Matthew Fisher, who'd been the organist behind Screaming Lord Such [sic], and David Knights, unemployed bassist answered the ad and became part of the original Procol Harum - named for a Burmese cat owned by one of Keith's friends.
The demo was a success - one of the songs especially - and they were instructed to re-record it as a single to be released on the Regal Zonophone Records label [sic!]. The song was Whiter Shade of Pale, and was an immediate hit.
They, together with an acquired lead guitarist named Robin Trower and a drummer named BJ Wilson, were a real-live group!
Actually, Bobby Harrison was the first drummer, but BJ quickly inherited that role, and besides Keith and Gary, is the only early member of the group left.
They made, besides two [sic] albums, (Shine On Brightly and Salty Dog), an American tour, building up a small, but select cult among those who heard them. However, they also ran into their first [sic] personnel problem. Knights and Fisher were released from the band because of their "lack of enthusiasm."
They were immediately replaced by the multi-talented bass and organist Chris Copping. Their next album Home had evolved into a newer and better [sic] sound because of Chris.

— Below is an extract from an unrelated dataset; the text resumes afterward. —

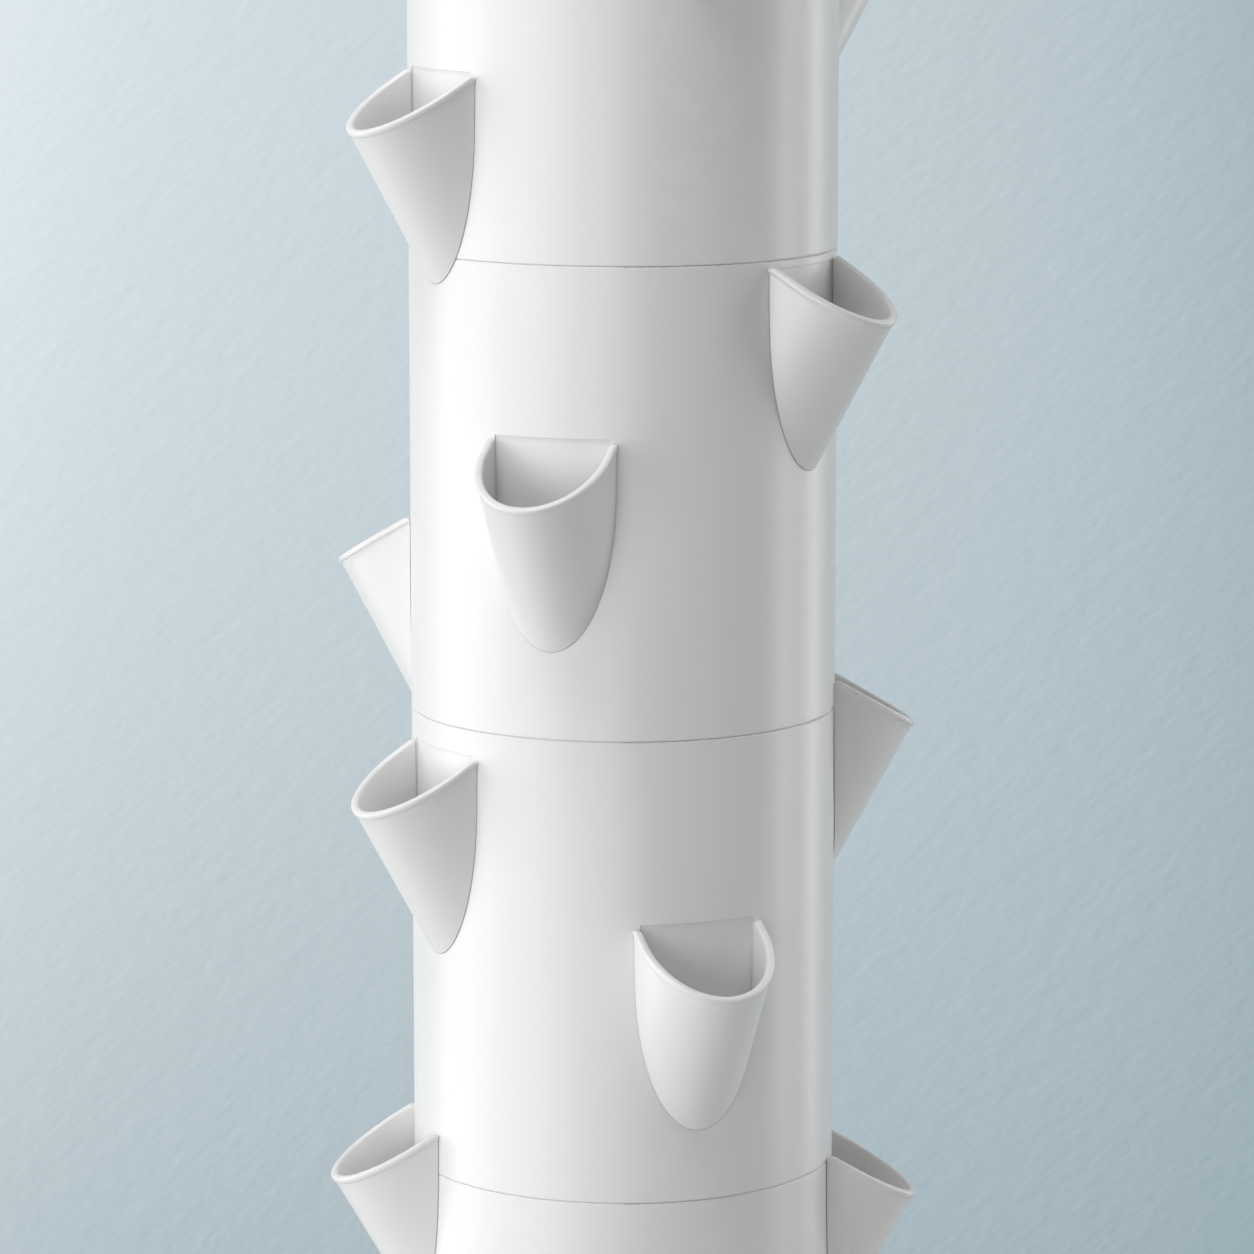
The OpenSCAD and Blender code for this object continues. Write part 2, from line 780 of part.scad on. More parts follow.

But the disasters were not over. Robin Trower left, to be replaced by David Ball, all of which was the climax to a disastrous Italian tour and an American tour which also ended rather badly. However, all was not tragedy. Copping [sic] brought in a friend, Alan Cartwright, to play bass while he concentrated on the organ and the sound was fuller and richer.
Next came the Edmonton album, and the rest, as they say, is history. In fact, with Grand Hotel, you might even say Procol is making history.
"It has reached a point," sighs Keith Reid happily, "where we all realize that this is not the kind of band that might break up tomorrow."